Serious Q: Midlevel, V20 M&A. I'm not smart or interested enough to be really good at this stuff. Don't get the high profile deals, but I'm competent enough for them to keep me around and run smaller deals. I have no delusions of making partner (nor would I want to ever be a biglaw partner). Want to stick around a couple more years and save as much as I can before getting shitcanned. How do I find a shitlaw/midlaw M&A job with at least $150K salary? Recruiters I talk to mostly have NYC/DC/CA biglaw lateral openings. My ideal situation would be a 40-50 hour week and cruising by at a smaller shop in ARECOUNTRY where expectations are lower.
(http://www.autoadmit.com/thread.php?thread_id=3120329&forum_id=2#29976135) |
Date: September 11th, 2018 3:10 AM Author: Dull stimulating area therapy
Since this was bumped and people asked, thought I’d give you all an update:
I’m up for partner this year, I will find out in a couple of months. No idea which way it will go, although my mentor partner (who is essentially our firm’s COO) says things look good. Practice heads from other teams have been really nice to me in recent months, reaching out to me for random stuff and thoughts, which was very random but I’m taking it as a good sign.
I have no book of business (other than a couple of minor deals I sourced through law school classmates and other friends). I grind hard, bill a lot and do good work. I’ve also been super busy this year, nearly to my first-year level hours, often going past 80 hours a week. Last week was my first “slow” week at 35 or so hours in months.

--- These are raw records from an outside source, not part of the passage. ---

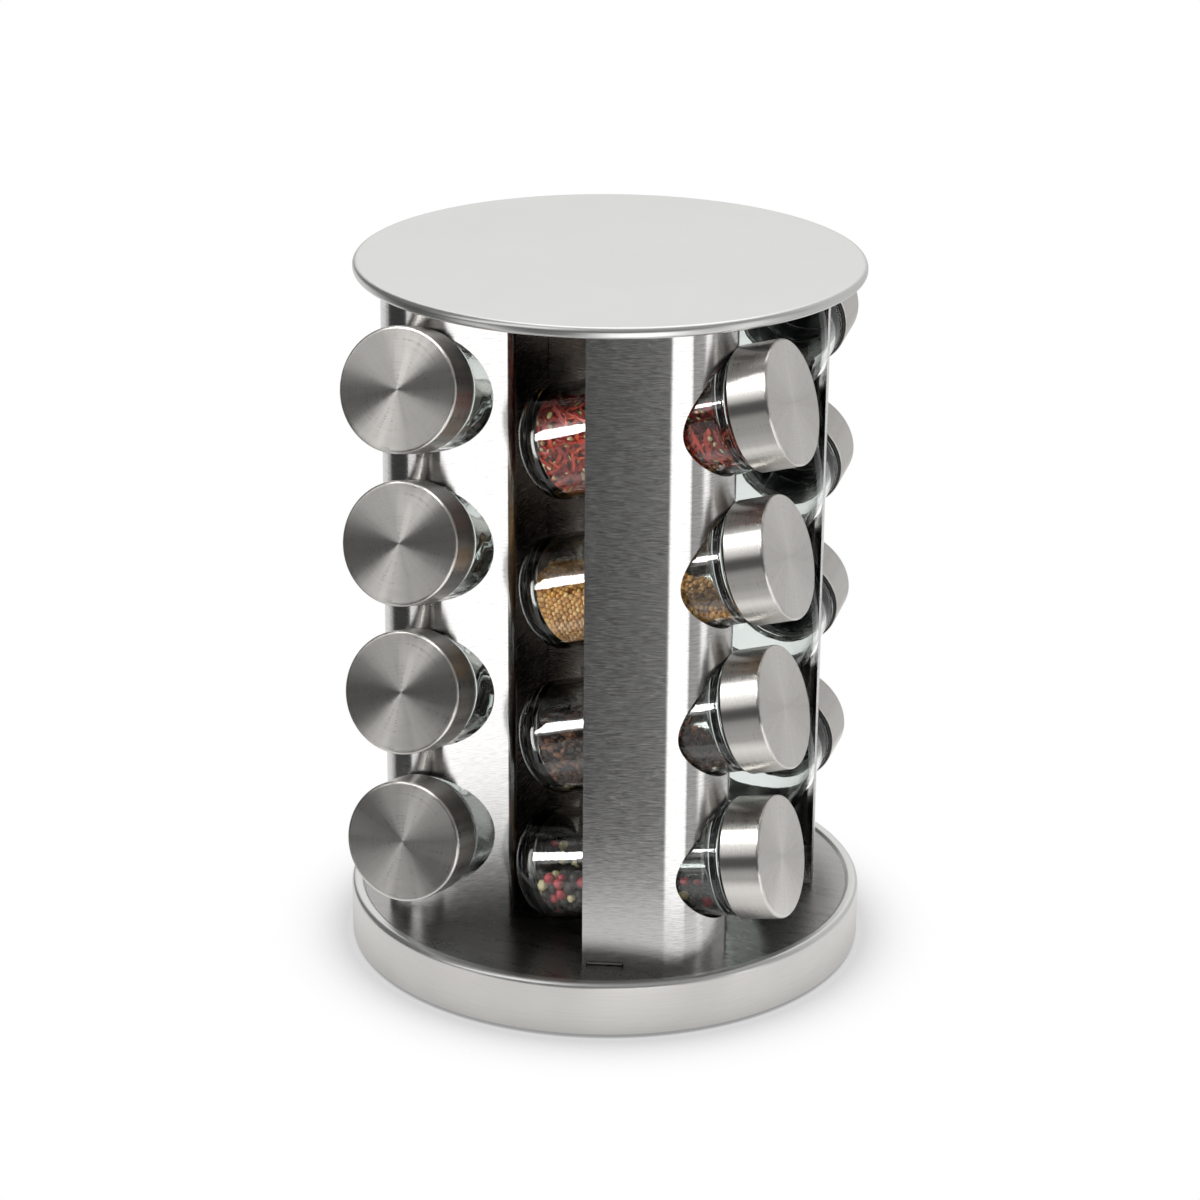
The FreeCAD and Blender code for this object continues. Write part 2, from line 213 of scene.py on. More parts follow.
class Shader:
    """A Principled material and short calls for the nodes that drive it."""

    def __init__(self, name, **settings):
        self.material = bpy.data.materials.new(name)
        self.material.use_nodes = True
        self.nodes = self.material.node_tree.nodes
        self.links = self.material.node_tree.links
        self.surface = self.nodes["Principled BSDF"]
        for socket, value in settings.items():
            self.surface.inputs[socket.replace("_", " ")].default_value = value

    def add(self, kind, **properties):
        node = self.nodes.new("ShaderNode" + kind)
        for key, value in properties.items():
            setattr(node, key, value)
        return node

    def link(self, source, target):
        self.links.new(source, target)
        return target.node

    def place(self, scale=(1, 1, 1), of="Object"):
        """Coordinates of the surface in metres, stretched by scale."""
        where = self.add("TexCoord")
        mapping = self.add("Mapping")
        mapping.inputs["Scale"].default_value = scale
        self.link(where.outputs[of], mapping.inputs["Vector"])
        return mapping.outputs["Vector"]

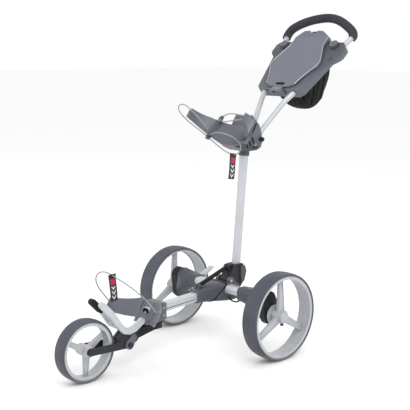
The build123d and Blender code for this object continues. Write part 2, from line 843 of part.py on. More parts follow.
# ---------------------------------------------------------------- handle and console
def handle_paths():
    """Lower left tube, the loop over the top and the lower right tube, as three wires."""
    jy, jz = handle_pivot
    dy, dz, reach = unit(handle_pivot, knee[1:])
    lower = []
    for sign in (1, -1):
        with BuildLine() as wire:
            FilletPolyline(
                at(sign * tube_pivot_x, jy - 12 * dy, jz - 12 * dz),
                at(sign * tube_pivot_x, jy + 34 * dy, jz + 34 * dz),
                at(sign * knee[0], knee[1], knee[2]),
                at(sign * grip_end[0], grip_end[1], grip_end[2]),
                radius=knee_bend_r,
            )
        lower.append(wire.line)
    d = [grip_end[i] - knee[i] for i in range(3)]
    with BuildLine() as loop:
        Spline(
            at(*grip_end),
            at(120, 486.5, 1091),
            at(0, top_mid_y, top_mid_z),
            at(-120, 486.5, 1091),
            at(-grip_end[0], grip_end[1], grip_end[2]),
            tangents=((d[0], d[1], d[2]), (d[0], -d[1], -d[2])),
        )
    return lower[0], loop.line, lower[1]


def make_handle():
    """Tubular handle loop and the foam grip over its arch."""
    left, loop, right = handle_paths()
    with BuildPart() as tube:
        for path in (left, loop, right):
            with BuildSketch(Plane(origin=path @ 0, z_dir=path % 0)):
                Circle(tube_r)
                Circle(tube_r - tube_wall, mode=Mode.SUBTRACT)
            sweep(path=path)
        with BuildSketch(side_plane(0)):
            with Locations(handle_pivot):
                Circle(handle_pin_r + axle_fit)
        extrude(amount=60, both=True, mode=Mode.SUBTRACT)
    finish(tube, "handle_tube")
    with BuildPart() as grip:
        with BuildSketch(Plane(origin=loop @ 0, z_dir=loop % 0)):
            Circle(grip_r)
            Circle(tube_r, mode=Mode.SUBTRACT)
        sweep(path=loop)
    finish(grip, "handle_grip")


def console_at(x, s, n):
    """Point from the console's low end: x across, s up the tubes, n square out of them."""
    slope = radians(console_slope)
    return at(x, console_y + s * cos(slope) - n * sin(slope), console_z + s * sin(slope) + n * cos(slope))


def console_side(x):
    """Plane seen from the left: its x runs up the console, its y out of it."""
    slope = radians(console_slope)
    return Plane(origin=console_at(x, 0, 0), x_dir=(0, cos(slope), sin(slope)), z_dir=(1, 0, 0))


def mirrored(points):
    """Closed outline from its right half, listed from the bottom to the top."""
    return [*points, *[(-x, y) for x, y in reversed(points)]]


lid_base = console_up + moving_gap
hinge_r = 4.5
hinge_at = (-28, lid_base + hinge_r)
lid_outline = (
    (40, -10), (66, 2), (71, 22), (88, 59), (110, 95), (113, 118), (98, 153), (77, 200), (77, 240),
    (44, 260), (17, 262), (14, 254),
)
lid_top = ((-30, 18), (60, 20), (160, 22), (240, 26), (262, 36), (280, 38))


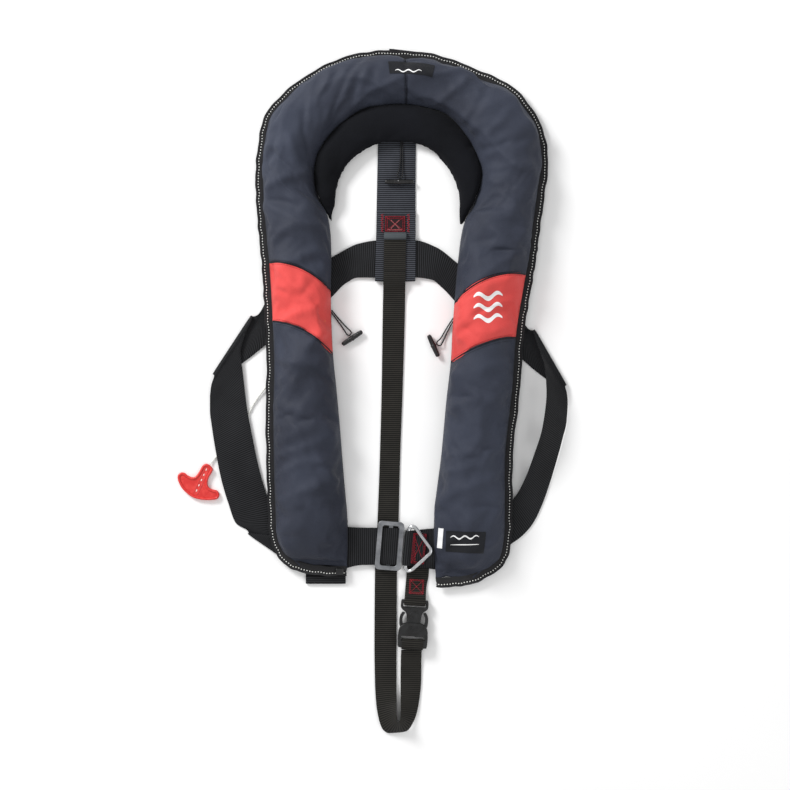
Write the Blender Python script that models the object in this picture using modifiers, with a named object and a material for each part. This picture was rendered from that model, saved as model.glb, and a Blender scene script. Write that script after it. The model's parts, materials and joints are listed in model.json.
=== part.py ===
"""Inflatable life jacket, lying on its back: horseshoe cover, folded bladder, harness and inflator.

Units are metres with +Z up. The outline below is written in millimetres about the jacket's own
drawing origin, and MM turns it into metres. The jacket's collar points to +Y.
"""
import math
import bpy
import bmesh
from mathutils import Vector

MM = 0.001

# Driving dimensions, in millimetres
WEB = 1.5              # thickness of the harness webbing
PANEL_Z = 4.2          # underside of the cover's back panel
SKIN = 1.0             # thickness of the cover's cloth
BAND = 12.0            # width of the zip band round the outer edge
BAND_Z = 6.4           # underside of the zip tapes
TAPE = 1.2             # thickness of a zip tape
GAP = 0.4              # clearance between neighbouring pieces
INNER_Z = 5.9          # lowest edge of the front cover
SPAN_STEPS = 2         # rows of faces between two stations of the outline

# Stations round the horseshoe, from the left lobe's end to the right one:
# inner edge x, y; outer edge x, y; crown height; bow of the row towards the collar
STATIONS = [
    (-29.3, -200, -91, -205, 9.0, -2),
    (-28.8, -189, -108, -191, 25, 0),
    (-28.0, -170, -118, -166, 36, 0),
    (-29.0, -140, -120, -138, 43, 0),
    (-33.0, -95, -121.5, -92, 45, 0),
    (-37.5, -38, -122.5, -30, 45, 3),
    (-41.5, 5, -121.5, 30, 45, 6),
    (-45.2, 42, -123.2, 79, 44, 8),
    (-47.0, 78, -125, 112, 44, 8),
    (-47.7, 115, -127.2, 146, 43, 8),
    (-47.0, 152, -130.5, 180, 42, 6),
    (-50.0, 195, -133.2, 215, 40, 3),
    (-64.0, 228, -134.2, 248, 38, 0),
    (-65.5, 256, -131, 282, 36, 0),
    (-58.5, 278, -122, 318, 36, 0),
    (-42.0, 300, -88, 353, 36, 0),
    (-12.1, 321.5, -40, 380, 36, 0),
    (14, 326.5, 2, 389.5, 36, 0),
    (38.5, 327.5, 38.5, 389.5, 36, 0),
    (61, 324, 75, 385, 36, 0),
    (86, 315, 122, 367.5, 36, 0),
    (107, 292, 164, 346, 36, 0),
    (119, 270, 193, 306, 37, 0),
    (124.8, 248, 201.5, 264, 38, 0),
    (118, 220, 197, 220, 40, 0),
    (104, 188, 191.5, 180, 42, 4),
    (97.5, 142, 188.7, 157, 43, 9),
    (94, 101, 184.6, 131, 44, 11),
    (91.5, 66, 178.6, 97, 44, 10),
    (89.8, 32.6, 173.4, 60, 45, 6),
    (84.5, -14, 169.2, 0, 45, 4),
    (78.8, -75, 161.5, -70, 44, 0),
    (71.8, -130, 160.8, -128, 41, 0),
    (70.3, -165, 159.8, -168, 36, 0),
    (71.2, -193, 151, -199, 25, 0),
    (72.6, -212.5, 122, -219, 9.0, -2),
]
# Ends of the zip band beyond the outline's first and last stations
BAND_START = [(-29.3, -213), (-62, -211.8)]
BAND_END = [(98, -224.4), (73, -226)]
# Panels of the front cover: first and last station, colour
PANELS = [
    ("cover_lower_left", 0, 7, "navy"),
    ("cover_chest_left", 7, 9, "red"),
    ("cover_collar_left", 9, 18, "navy"),
    ("cover_collar_right", 18, 27, "navy"),
    ("cover_chest_right", 27, 29, "red"),
    ("cover_lower_right", 29, 35, "navy"),
]
BLADDER = [("bladder_left", 0.35, 10.5), ("bladder_collar", 10.55, 25.38), ("bladder_right", 25.52, 34.65)]
# Bays for the inflator and the oral tube, where the bladder keeps to the inner side
BAYS = ((2.6, 7.6), (27.6, 31.6))
BAY_SHARE = 0.34
# Inner edge of the neck pad, one point for each station from PAD_FIRST on
PAD_FIRST = 11
PAD_INNER = [
    (-45.2, 193), (-40.8, 224), (-35.5, 246), (-24, 261.5), (-10, 273), (7, 281), (20, 283.5), (34, 284),
    (49, 281.5), (66, 274.5), (81, 259), (91, 243), (97.5, 224), (99, 205), (98.5, 188),
]
PAD_CROWN = 21.0

# Zip band: distances in from the outer edge, and the teeth's height
TAPE_OUTER = (0.0, 5.0)
TEETH = (5.4, 6.6)
TAPE_INNER = (7.0, BAND - 0.1)
TEETH_TALL = 1.9
SLIDER_BOX = ((-42, -210.6, 8.4), (-33, -203.4, 11.2))

# Webbing: heights of its middle where it lies on the surface
BELT_LOW = 1.15
STRAP_LOW = 0.95
CROTCH_LOW = 0.98
CROTCH_ON_EDGE = 2.0   # the crotch strap's outer edge where the strap stands in its turn
THIN_WEB = 1.3         # thickness of the loop and the keepers
TAB_WEB = 1.4

# D-ring: middle and height of its straight bar, wire radius, turn about Z and lean
RING_X, RING_Y, RING_Z = 39.8, -180.5, 6.6
RING_WIRE = 2.3
RING_TURN = -5.5
RING_LEAN = 13.0
RING_STEP = 4.0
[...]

But again, I have no expectation of making it, and have backup plans in place in the likely event I’m told “maybe next year buddy.”
(http://www.autoadmit.com/thread.php?thread_id=3120329&forum_id=2#36785971) |
Date: September 19th, 2018 12:19 AM Author: flatulent glittery heaven shitlib
what do you think about startup/VC corporate law as a practice vs. PE M&A vs public M&A?